# Task instructions
Output exactly, and only, the lines from the line containing "front_bezel(front, white)" through the line containing "if empty is", both included.

-=-=-

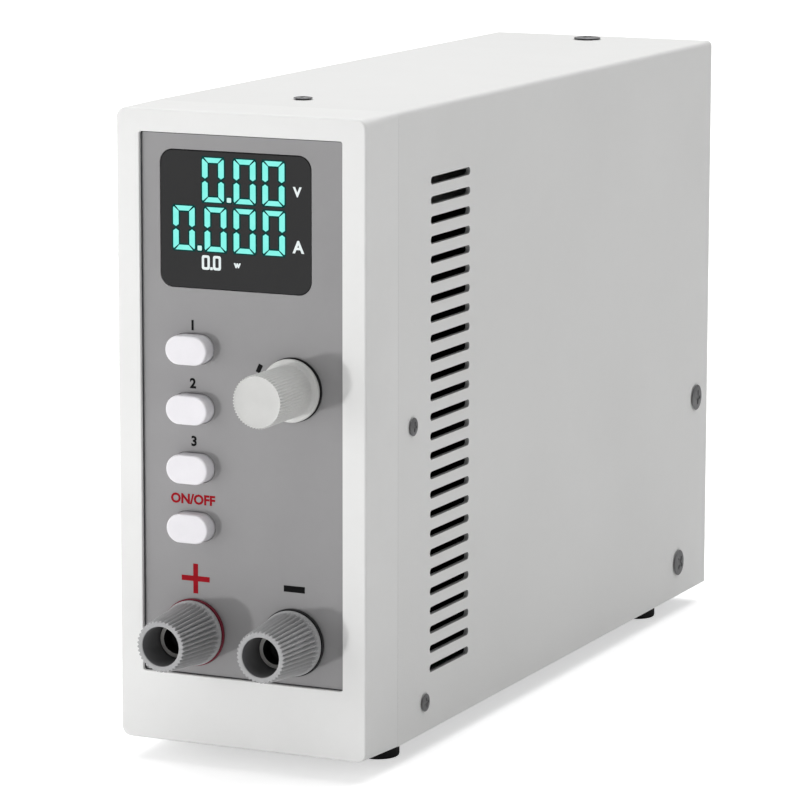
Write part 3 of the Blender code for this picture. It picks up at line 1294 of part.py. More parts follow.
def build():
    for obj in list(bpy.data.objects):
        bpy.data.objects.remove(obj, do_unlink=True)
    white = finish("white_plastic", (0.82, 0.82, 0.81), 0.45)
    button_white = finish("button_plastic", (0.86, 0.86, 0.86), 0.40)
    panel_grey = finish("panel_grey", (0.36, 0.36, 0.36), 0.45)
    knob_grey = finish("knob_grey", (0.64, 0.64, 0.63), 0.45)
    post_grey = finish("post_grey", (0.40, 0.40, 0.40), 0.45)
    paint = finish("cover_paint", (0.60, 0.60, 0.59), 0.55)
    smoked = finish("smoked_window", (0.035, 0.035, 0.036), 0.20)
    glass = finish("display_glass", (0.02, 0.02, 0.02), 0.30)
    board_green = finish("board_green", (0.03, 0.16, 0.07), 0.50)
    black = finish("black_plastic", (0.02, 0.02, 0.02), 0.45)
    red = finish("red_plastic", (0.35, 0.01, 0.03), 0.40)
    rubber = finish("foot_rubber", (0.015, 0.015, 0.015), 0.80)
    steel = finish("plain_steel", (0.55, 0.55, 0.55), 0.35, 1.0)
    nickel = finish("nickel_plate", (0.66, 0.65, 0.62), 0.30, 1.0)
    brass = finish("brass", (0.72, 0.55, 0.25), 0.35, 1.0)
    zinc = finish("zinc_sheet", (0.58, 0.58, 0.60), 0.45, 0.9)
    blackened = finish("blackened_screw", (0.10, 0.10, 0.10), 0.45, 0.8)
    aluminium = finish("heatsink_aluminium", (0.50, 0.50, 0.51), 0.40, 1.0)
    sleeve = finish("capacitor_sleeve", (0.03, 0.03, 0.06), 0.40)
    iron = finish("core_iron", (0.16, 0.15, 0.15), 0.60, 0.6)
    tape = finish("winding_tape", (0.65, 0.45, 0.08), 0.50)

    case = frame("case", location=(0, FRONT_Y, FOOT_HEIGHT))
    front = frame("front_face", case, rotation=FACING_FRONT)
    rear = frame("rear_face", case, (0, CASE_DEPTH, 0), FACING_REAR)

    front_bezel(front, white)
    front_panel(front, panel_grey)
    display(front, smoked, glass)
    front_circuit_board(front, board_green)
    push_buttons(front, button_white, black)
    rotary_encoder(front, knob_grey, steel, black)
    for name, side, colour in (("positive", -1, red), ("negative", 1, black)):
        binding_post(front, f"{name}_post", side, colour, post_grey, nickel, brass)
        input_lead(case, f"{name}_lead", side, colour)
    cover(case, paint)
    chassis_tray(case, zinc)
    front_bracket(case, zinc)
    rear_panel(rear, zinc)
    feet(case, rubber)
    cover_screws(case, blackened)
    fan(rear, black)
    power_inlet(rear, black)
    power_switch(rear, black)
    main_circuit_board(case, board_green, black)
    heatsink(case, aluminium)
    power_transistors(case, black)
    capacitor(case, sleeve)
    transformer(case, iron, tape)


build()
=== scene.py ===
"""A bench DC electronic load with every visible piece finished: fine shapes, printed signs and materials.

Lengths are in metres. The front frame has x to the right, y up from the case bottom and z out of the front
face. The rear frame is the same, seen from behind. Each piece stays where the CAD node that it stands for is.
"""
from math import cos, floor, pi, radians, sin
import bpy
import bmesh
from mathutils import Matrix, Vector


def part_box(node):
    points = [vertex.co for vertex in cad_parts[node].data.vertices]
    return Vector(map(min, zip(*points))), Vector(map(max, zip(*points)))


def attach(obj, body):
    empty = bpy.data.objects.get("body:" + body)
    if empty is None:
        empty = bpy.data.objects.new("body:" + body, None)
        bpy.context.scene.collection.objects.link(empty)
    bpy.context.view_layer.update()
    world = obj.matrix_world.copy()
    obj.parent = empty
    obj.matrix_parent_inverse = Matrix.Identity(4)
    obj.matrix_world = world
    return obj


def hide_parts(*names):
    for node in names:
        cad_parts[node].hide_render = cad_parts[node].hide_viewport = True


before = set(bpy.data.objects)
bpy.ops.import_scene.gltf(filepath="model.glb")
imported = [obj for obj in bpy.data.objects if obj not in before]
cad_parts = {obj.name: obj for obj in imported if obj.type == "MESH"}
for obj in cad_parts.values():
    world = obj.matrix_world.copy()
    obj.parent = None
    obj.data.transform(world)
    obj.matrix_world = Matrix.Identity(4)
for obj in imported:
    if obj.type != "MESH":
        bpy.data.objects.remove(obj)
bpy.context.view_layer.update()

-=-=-

# Solution to this problem
    front_bezel(front, white)
    front_panel(front, panel_grey)
    display(front, smoked, glass)
    front_circuit_board(front, board_green)
    push_buttons(front, button_white, black)
    rotary_encoder(front, knob_grey, steel, black)
    for name, side, colour in (("positive", -1, red), ("negative", 1, black)):
        binding_post(front, f"{name}_post", side, colour, post_grey, nickel, brass)
        input_lead(case, f"{name}_lead", side, colour)
    cover(case, paint)
    chassis_tray(case, zinc)
    front_bracket(case, zinc)
    rear_panel(rear, zinc)
    feet(case, rubber)
    cover_screws(case, blackened)
    fan(rear, black)
    power_inlet(rear, black)
    power_switch(rear, black)
    main_circuit_board(case, board_green, black)
    heatsink(case, aluminium)
    power_transistors(case, black)
    capacitor(case, sleeve)
    transformer(case, iron, tape)


build()
=== scene.py ===
"""A bench DC electronic load with every visible piece finished: fine shapes, printed signs and materials.

Lengths are in metres. The front frame has x to the right, y up from the case bottom and z out of the front
face. The rear frame is the same, seen from behind. Each piece stays where the CAD node that it stands for is.
"""
from math import cos, floor, pi, radians, sin
import bpy
import bmesh
from mathutils import Matrix, Vector


def part_box(node):
    points = [vertex.co for vertex in cad_parts[node].data.vertices]
    return Vector(map(min, zip(*points))), Vector(map(max, zip(*points)))


def attach(obj, body):
    empty = bpy.data.objects.get("body:" + body)
    if empty is None:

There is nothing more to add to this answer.